--- start Dataset excerpt ---

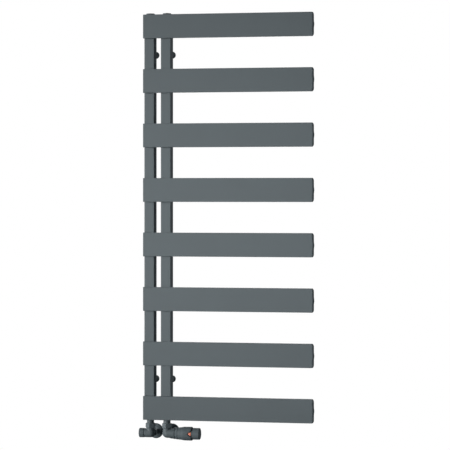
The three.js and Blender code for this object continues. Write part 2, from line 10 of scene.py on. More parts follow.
import bmesh
import bpy
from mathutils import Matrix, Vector


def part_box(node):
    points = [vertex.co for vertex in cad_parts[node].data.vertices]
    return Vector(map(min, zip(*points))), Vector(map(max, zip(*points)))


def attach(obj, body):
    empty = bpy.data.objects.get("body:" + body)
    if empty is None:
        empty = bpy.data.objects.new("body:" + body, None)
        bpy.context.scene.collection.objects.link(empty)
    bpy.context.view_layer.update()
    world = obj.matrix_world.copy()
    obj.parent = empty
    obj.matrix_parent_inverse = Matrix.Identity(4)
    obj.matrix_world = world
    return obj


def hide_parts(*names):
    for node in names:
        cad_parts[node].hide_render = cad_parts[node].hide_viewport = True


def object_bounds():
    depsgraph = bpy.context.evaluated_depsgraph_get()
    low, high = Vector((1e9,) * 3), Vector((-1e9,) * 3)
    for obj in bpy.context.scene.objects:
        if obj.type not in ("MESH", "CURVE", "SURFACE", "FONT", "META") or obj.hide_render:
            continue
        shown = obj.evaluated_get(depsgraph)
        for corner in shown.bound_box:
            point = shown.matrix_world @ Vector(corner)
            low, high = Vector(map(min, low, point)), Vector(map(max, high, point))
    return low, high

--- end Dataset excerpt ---

Task to complete
Write the data out again in full and exactly.

Solution
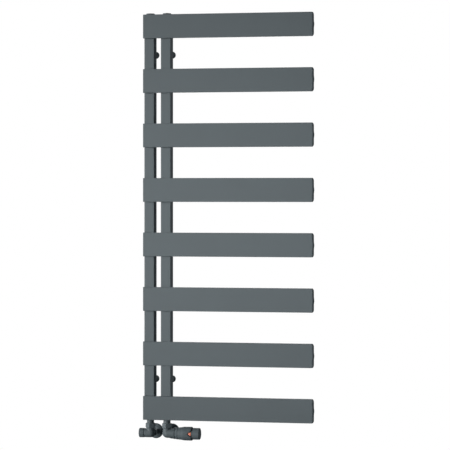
The three.js and Blender code for this object continues. Write part 2, from line 10 of scene.py on. More parts follow.
import bmesh
import bpy
from mathutils import Matrix, Vector


def part_box(node):
    points = [vertex.co for vertex in cad_parts[node].data.vertices]
    return Vector(map(min, zip(*points))), Vector(map(max, zip(*points)))


def attach(obj, body):
    empty = bpy.data.objects.get("body:" + body)
    if empty is None:
        empty = bpy.data.objects.new("body:" + body, None)
        bpy.context.scene.collection.objects.link(empty)
    bpy.context.view_layer.update()
    world = obj.matrix_world.copy()
    obj.parent = empty
    obj.matrix_parent_inverse = Matrix.Identity(4)
    obj.matrix_world = world
    return obj


def hide_parts(*names):
    for node in names:
        cad_parts[node].hide_render = cad_parts[node].hide_viewport = True


def object_bounds():
    depsgraph = bpy.context.evaluated_depsgraph_get()
    low, high = Vector((1e9,) * 3), Vector((-1e9,) * 3)
    for obj in bpy.context.scene.objects:
        if obj.type not in ("MESH", "CURVE", "SURFACE", "FONT", "META") or obj.hide_render:
            continue
        shown = obj.evaluated_get(depsgraph)
        for corner in shown.bound_box:
            point = shown.matrix_world @ Vector(corner)
            low, high = Vector(map(min, low, point)), Vector(map(max, high, point))
    return low, high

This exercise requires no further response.